→ **Exercise requirements**: Set down the listing below verbatim, but only from its first line through the line containing "on its back.".
** BEGIN Information supplied **
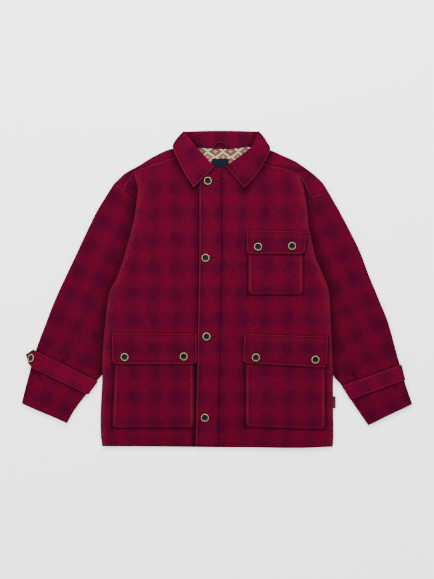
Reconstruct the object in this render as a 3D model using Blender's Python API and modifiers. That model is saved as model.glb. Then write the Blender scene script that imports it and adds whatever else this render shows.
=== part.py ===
"""A boxy hunting jacket of felted wool, buttoned up and laid flat on its back.

Sizes are in millimetres until they reach a mesh. +X is the wearer's left, +Y points to the
collar and +Z points up from the surface that the jacket lies on. The origin is at the middle
of its underside. Names that end in _r are on the wearer's right, those in _l on the left.
"""

from collections import namedtuple
from math import atan2, cos, hypot, pi, radians, sin

import bpy
import numpy as np
from mathutils import Matrix

MM = 0.001

# Cloth walls, and the gaps between pieces that are sewn or lie together
CLOTH = 3.0
TRIM_CLOTH = 2.4
SEAM_GAP = 0.3
SLIT = 3.4

# Heights of the upper faces, from the surface up
BACK_TOP = CLOTH
FRONT_TOP = BACK_TOP + SLIT + CLOTH
LAP_TOP = FRONT_TOP + 0.2
UNDERLAP_TOP = LAP_TOP - CLOTH - SEAM_GAP
TUCKED_TOP = FRONT_TOP - CLOTH - SEAM_GAP
SLEEVE_CLOTH = TUCKED_TOP - BACK_TOP - SEAM_GAP
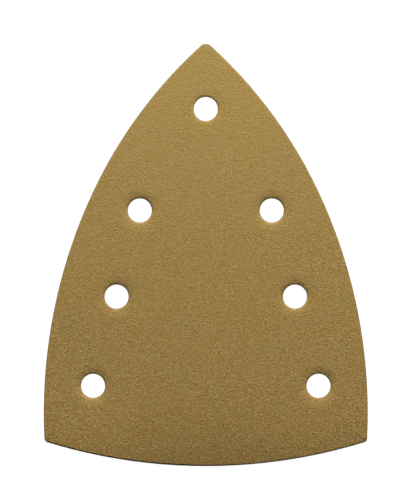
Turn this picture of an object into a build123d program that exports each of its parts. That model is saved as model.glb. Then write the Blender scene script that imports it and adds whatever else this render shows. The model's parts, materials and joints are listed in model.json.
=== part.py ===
from build123d import *
import math
import os

# A hook-and-loop sanding sheet for a detail mouse sander: a pointed, die-cut laminate with seven dust
# holes. It lies flat with its loop side down and its grit side up. The origin is on the loop side, in
# the middle of the outline's box. +Y runs towards the point and +Z out of the grit.

# Outline, in millimetres. Heights run from the lowest point of the rear edge towards the point.
WIDEST_HALF_WIDTH = 52.9      # half of the sheet's greatest width
WIDEST_HEIGHT = 17.5          # height of the greatest width
LOWER_SIDE_RADIUS = 170.0     # long side, from the rear corner to the join
UPPER_SIDE_RADIUS = 151.0     # long side, from the join to the point
SIDE_JOIN_HEIGHT = 90.0       # height where the two side arcs meet smoothly
REAR_EDGE_RADIUS = 176.0
POINT_ROUNDING = 2.4
REAR_CORNER_ROUNDING = 1.3

# Dust holes: the distance of each hole or pair of holes from the axis, and its height
HOLE_DIAMETER = 8.0
FRONT_HOLE = (0.0, 116.8)
UPPER_PAIR = (21.6, 83.6)
MIDDLE_PAIR = (29.2, 55.4)
REAR_PAIR = (36.9, 26.2)

# Layers and their thicknesses, from the loop side to the grit side
LAYERS = (
    ("loop_pile", 0.60),
    ("knit_ground", 0.17),
    ("laminating_glue", 0.08),
    ("backing_paper", 0.24),
    ("make_coat", 0.08),
    ("size_coat", 0.08),
    ("abrasive_grain", 0.12),
)


def side_face():
    """The area right of the axis, inside the long side, which is two arcs that meet smoothly."""
    lower_centre = (WIDEST_HALF_WIDTH - LOWER_SIDE_RADIUS, WIDEST_HEIGHT)
    join_angle = math.asin((SIDE_JOIN_HEIGHT - WIDEST_HEIGHT) / LOWER_SIDE_RADIUS)
    centre_shift = LOWER_SIDE_RADIUS - UPPER_SIDE_RADIUS
    upper_centre = (
        lower_centre[0] + centre_shift * math.cos(join_angle),
        lower_centre[1] + centre_shift * math.sin(join_angle),
    )
    point_angle = math.acos(-upper_centre[0] / UPPER_SIDE_RADIUS)
    start_angle = -math.asin(WIDEST_HEIGHT / LOWER_SIDE_RADIUS)
    lower_arc = CenterArc(
        lower_centre,
        LOWER_SIDE_RADIUS,
        math.degrees(start_angle),
        math.degrees(join_angle - start_angle),
    )
    upper_arc = CenterArc(
        upper_centre,
        UPPER_SIDE_RADIUS,
        math.degrees(join_angle),
        math.degrees(point_angle - join_angle),
    )
    axis_line = Line(upper_arc @ 1, (0, 0))
    rear_line = Line((0, 0), lower_arc @ 0)
    return make_face([lower_arc, upper_arc, axis_line, rear_line])


def corners_by_height(face):
    """The face's corners, from the rear edge to the point."""
    return face.vertices().sort_by(Axis.Y)


def outline_face():
    """The die-cut outline: both sides, cut by the curved rear edge, with its three corners rounded."""
    right = side_face()
    sides = right + mirror(right, about=Plane.YZ)
    rear_disc = Pos(0, REAR_EDGE_RADIUS) * Circle(REAR_EDGE_RADIUS)
    outline = sides & rear_disc
    point = corners_by_height(outline)[-1]
    outline = fillet(point, POINT_ROUNDING)
    rear_corners = corners_by_height(outline)[:2]
    return fillet(rear_corners, REAR_CORNER_ROUNDING)


def dust_holes():
    """The seven round holes, as one sketch."""
    places = [FRONT_HOLE]
    for across, height in (UPPER_PAIR, MIDDLE_PAIR, REAR_PAIR):
        places += [(-across, height), (across, height)]
    return Sketch() + [Pos(*place) * Circle(HOLE_DIAMETER / 2) for place in places]


def centred_sheet():
    """The cut sheet's flat shape, moved so that the middle of its box is at the origin."""
    sheet = outline_face() - dust_holes()
    return Pos(0, -sheet.bounding_box().center().Y) * sheet


def main():
    os.makedirs("parts", exist_ok=True)
    sheet = centred_sheet()
    height = 0.0
    for name, thickness in LAYERS:
        layer = extrude(Pos(0, 0, height) * sheet, thickness)
        export_step(layer, f"parts/{name}.step")
        height += thickness


main()
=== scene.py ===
import json
import math

import bpy
import numpy as np
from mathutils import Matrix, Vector, kdtree
from mathutils.geometry import delaunay_2d_cdt


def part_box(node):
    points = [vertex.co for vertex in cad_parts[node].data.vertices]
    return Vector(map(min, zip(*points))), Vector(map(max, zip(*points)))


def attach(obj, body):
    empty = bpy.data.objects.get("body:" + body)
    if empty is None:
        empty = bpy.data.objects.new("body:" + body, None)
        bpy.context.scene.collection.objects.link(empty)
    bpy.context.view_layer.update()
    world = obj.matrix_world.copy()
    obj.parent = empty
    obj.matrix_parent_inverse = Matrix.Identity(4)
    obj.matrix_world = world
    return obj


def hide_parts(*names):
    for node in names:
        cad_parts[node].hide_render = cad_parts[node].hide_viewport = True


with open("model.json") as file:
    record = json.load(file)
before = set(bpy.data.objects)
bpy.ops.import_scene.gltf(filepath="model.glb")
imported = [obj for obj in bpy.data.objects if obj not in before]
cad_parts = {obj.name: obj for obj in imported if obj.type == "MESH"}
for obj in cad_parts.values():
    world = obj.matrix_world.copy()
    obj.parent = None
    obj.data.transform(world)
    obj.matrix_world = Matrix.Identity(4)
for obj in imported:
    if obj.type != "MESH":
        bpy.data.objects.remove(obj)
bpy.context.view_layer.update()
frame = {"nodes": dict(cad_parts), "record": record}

# A die-cut, hook-and-loop sanding sheet for a detail mouse sander, lying grit side up. The CAD layers
# are flat. Here every layer is bent the way the die leaves it, pressed down at the holes and along the
# outline, and gets its own surface. Lengths are millimetres until a mesh is made.

MM = 0.001

# How the die bends the laminate
ROLL_DEPTH = 0.26            # how far the rear edge is pressed down
ROLL_REACH = 3.0
SIDE_SHARE = 0.25            # the share of that bend at the sides and the point
DIMPLE_DEPTH = 0.46          # how far the edge of a dust hole is pressed down
DIMPLE_REACH = 3.3
FRONT_DIMPLE_SHARE = 0.40    # the share of that dimple at the hole near the point
REAR_SHOULDER = 0.42         # how far the crust is rounded off right at the rear edge
HOLE_SHOULDER = 0.30         # the same at a hole
SHOULDER_REACH = 0.50
SHADOW_LEDGE_WIDTH = 0.48         # how far the grain stops short of the rear edge, baring a strip of dark resin there as painted shadow
SHADOW_LEDGE_RIGHT_SHARE = 0.30           # the share of that width on the right-hand side
SHADOW_LEDGE_FADE = (-5, 15)        # where the width changes, from left to right
WORN_WIDTH = 0.4             # beside every cut, where the grain stands lower

# Mesh fineness
CUT_STEP = 0.45              # between the points along a cut edge
GRAIN_STEP = 0.37            # between grain tips
GRAIN_RELIEF = 0.095         # from the lowest to the highest of them
PILE_STEP = 0.48
PLAIN_STEP = 2.5             # inside faces that only show at their edges
SHOULDER_RINGS = (0.08, 0.18, 0.31, 0.47)
PLAIN_RINGS = (0.12, 0.35, 0.9)

# Loop pile
TUFT_PITCH = 1.2             # along a row of tufts
ROW_PITCH = 1.6
LOOP_SPACING = 1.47
EDGE_LOOP_SPACING = 0.75
LOOP_THICKNESS = 0.11
LOOP_POINTS = 6
LOOP_SIDES = 3
ROOT_DEPTH = 0.05            # how far below the ground fabric a loop starts
FLOOR_GAP = 0.005            # between the tallest loops and whatever the sheet lies on

# Painted light on the grit: lighter patches in the two rear corners
REAR_CORNER = (40, -67)      # the middle of the lighter patch in the right-hand rear corner
CORNER_REACH = 34
LEFT_CORNER_GAIN = 0.18
RIGHT_CORNER_GAIN = 0.09


# ---------------------------------------------------------------- what the frame says

def height_span(node):
    """A flat CAD layer's lower and upper height."""
    low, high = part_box(node)
    return low.z / MM, high.z / MM


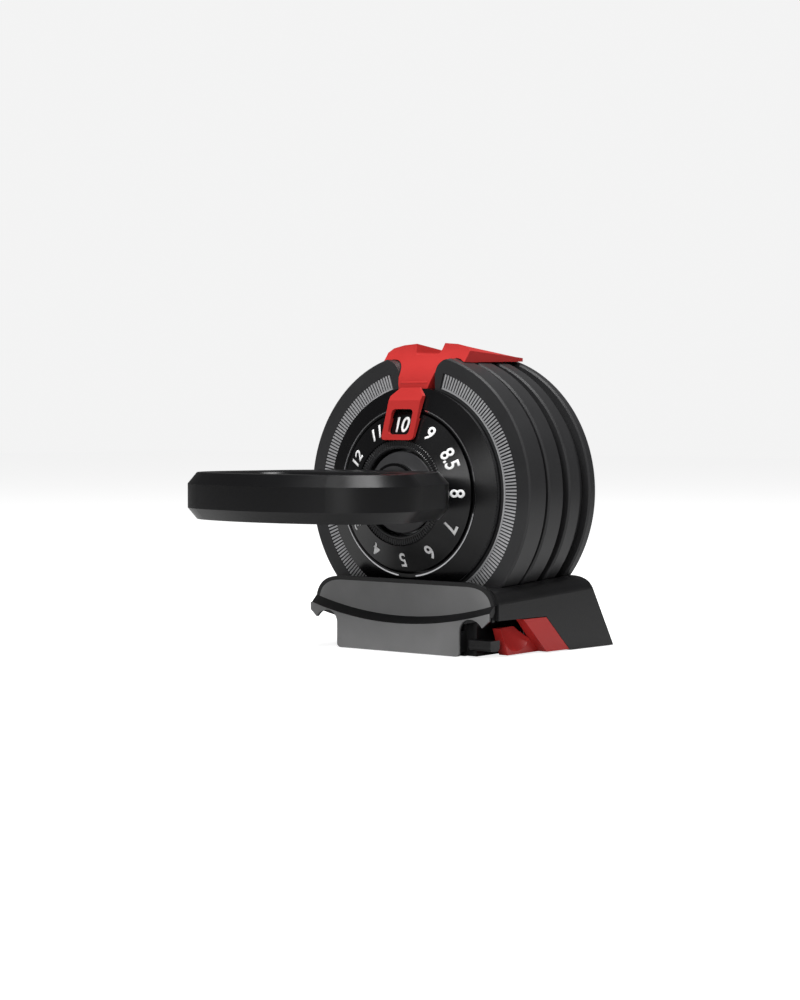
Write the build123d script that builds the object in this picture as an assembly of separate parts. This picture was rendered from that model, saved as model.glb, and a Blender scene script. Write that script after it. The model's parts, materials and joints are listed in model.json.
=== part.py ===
from build123d import *
import math
import os

# Adjustable kettlebell lying in its storage tray, in millimetres, +Z up.
# +X is the bell's right-hand side, +Y runs from the handle to the rear plate.
# While it is drawn, Y = 0 is the face of the front plate; everything is written
# about the middle of the footprint, on the surface that the tray stands on.

# ---- driving sizes ---------------------------------------------------------
plate_r = 100.0            # outer radius of all four weight plates
axis_h = 115.0             # height of the bell's axis above the floor
plate_gap = 0.5            # gap between neighbouring plates
edge_break = 1.2           # chamfer on the plates' rims

front_band = 20.6          # width of each plate's outer band
inner_band = 18.1
middle_band = 14.1
rear_band = 8.1
front_neck = 2.7           # width of the smaller shoulder behind each band
inner_neck = 7.1
middle_neck = 11.1
shoulder_step = 6.5        # how far a shoulder lies below its band

casing_wall = 2.6          # plastic around each plate's iron slug
slug_fit = 0.1             # play between slug and casing

slot_half = 16.4           # half width of the slot that the bell lifts out through
stem_fit = 0.7             # gap between the red stem and the slot's walls
lobe_r = 21.5              # reach of the selector lobes
lobe_width = 12.0
lobe_thick = 4.0
pocket_fit = 1.0           # room around the lobes in the plates

axle_r = 12.0              # fixed steel axle
sleeve_wall = 3.4          # turning selector sleeve around it
running_fit = 0.05         # radial play of the sleeve on the axle and in its bush

tick_r_in = 77.3           # band of radial marks on the front plate
tick_r_out = 88.4
tick_depth = 0.8
tick_gap_half = 21.8       # half width of the gap at the top, at the inner radius

bezel_r = 75.5             # fixed bezel around the dial
bezel_edge = 5.5           # height of its side above the plate's face
bezel_top = 11.0           # height of its inner rim
rim_r = 60.7               # bright wire on the inner rim
rim_wire = 0.9
rim_gap_half = 7.8         # half width of the wire's gap at the bottom
bezel_clear = 0.6          # between bezel and front plate
bezel_wall = 2.6

dial_r = 57.6              # turning number cone
dial_edge = 12.0           # height of the cone's outer edge
knurl_r = 38.6             # knurled ring at the cone's top
dial_top = 20.5            # height of the knurled ring
knurl_r_in = 31.5
dial_wall = 2.4
dial_steps = 12

hub_r = 29.4               # fixed disc inside the knurled ring
hub_top = 17.8
hub_thick = 3.0
neck_r = 19.0              # neck between hub and handle
flange_step = 2.0
flange_thick = 3.0
spigot_r = 6.0             # end of the axle inside the handle
spigot_len = 25.0

handle_gap = 26.5          # from the plate's face to the handle's back
handle_reach = 180.5       # from the plate's face to the handle's front
handle_thick = 32.0
handle_band_h = 16.6       # height of the flat outer band
handle_bevel = 6.3         # how far the covers' bevels draw in
front_corner_r = 50.0
front_corner_x = 41.0      # centre of the front corner arcs
front_corner_back = 57.0   # centre of those arcs behind the handle's front
back_corner_r = 60.0
back_corner_x = 19.4
grip_thick = 30.0          # front grip bar, front to back
arm_thick = 31.0           # side arms
opening_deep = 64.0        # finger opening, front to back
opening_corner_r = 17.0
grip_round = 8.0           # rounding of the opening's edges
cover_screw_r = 3.4

saddle_half = 37.5         # red saddle over the plates
saddle_top = 107.6         # its heights above the axis
saddle_side = 101.4
saddle_rear = 97.6
saddle_front = 17.0        # top of its front face behind the plate's face
saddle_rear_gap = 3.8      # its rear end before the rear plate's back
saddle_seat = 0.5          # gap above the plates
channel_half = 11.0        # channel along its top
channel_floor = 99.6
channel_draft = 1.8
channel_round = 2.5
waist_nose = 4.5           # the waist's foot before the plate's face
waist_low = 74.4
waist_taper = 2.6          # how much the waist narrows on each side
waist_fit = 0.3            # around the waist's foot in the bezel
ear_r = 12.0               # rounded ears beside the slot
ear_drop = 4.5             # how far the ears' crests lie below the plate's rim
rail_thick = 2.6           # saddle's side rails at their rear ends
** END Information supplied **
→ **Answer for this exercise**:
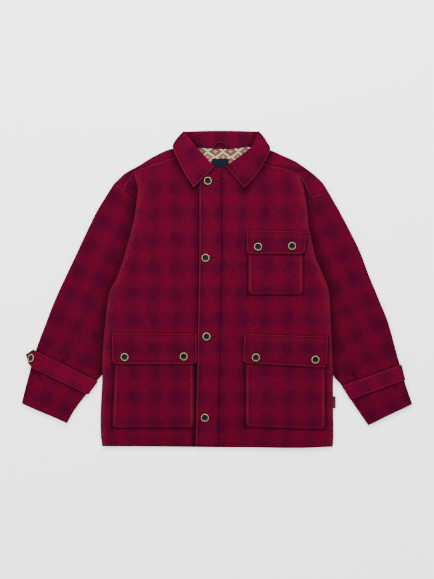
Reconstruct the object in this render as a 3D model using Blender's Python API and modifiers. That model is saved as model.glb. Then write the Blender scene script that imports it and adds whatever else this render shows.
=== part.py ===
"""A boxy hunting jacket of felted wool, buttoned up and laid flat on its back.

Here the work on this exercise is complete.